July 2, 2021 Epilogue:
As I’m always reading and researching and keeping an eye out for things I’m interested in, like all the things I discuss in this post, I’m noticing even in the short time space between when I published this article and today a flood of new articles on “Pro” and audiophile and audio retailer and manufacturer’s websites talking about streaming “High-Def” audio. Does it seem we all noticed the same thing at the same time, maybe?

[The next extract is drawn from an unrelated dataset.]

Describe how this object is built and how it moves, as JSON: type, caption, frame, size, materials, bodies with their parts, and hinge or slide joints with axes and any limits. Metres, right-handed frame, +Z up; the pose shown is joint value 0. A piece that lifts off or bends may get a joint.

Amazon Music defines Hi-Def “Bit Depth” and “Dynamic Range” as something like this, (as was sent to me in an email):
Bitrate is a way to measure the amount of data stored in the music you are listening to. Generally, a higher bitrate means higher quality sound. All of our 75 million HD-quality tracks use more than twice the bitrate of standard streaming services, and our 5 million Ultra HD tracks carry more than 10x the standard bitrate to deliver the clarity and nuance of the original recording.
Amazon Music email
Here’s an article that popped up on my radar just a few days ago. Interestingly, or not, these types of blog posts and articles are never dated, and never accept comments. I find both of those practices unseemly because I and you know why. I suppose it’s because the author, who’s paid by the company he/she works for to write the article, is writing what is actually a marketing piece, and not something to really help the person reading it. Yes, it offers a smattering of value, but they don’t plan to keep it up, respond to user’s questions or comments, or bother with it again. It’s to garner SEO value mostly. And that’s selfish to me. They’ll rationalize it as not having to deal with crap in their comments, or one thing or another, but that’s life online, I’m afraid. If you aren’t going to pay, you shouldn’t play. Otherwise, it’s self-serving and what they’re offering as some type of “free resource” or “expertise,” which it isn’t really, is just a for-profit marketing hook. Believe me, I know. I’m a marketer. And as such, I try to keep standards high for everyone’s sake.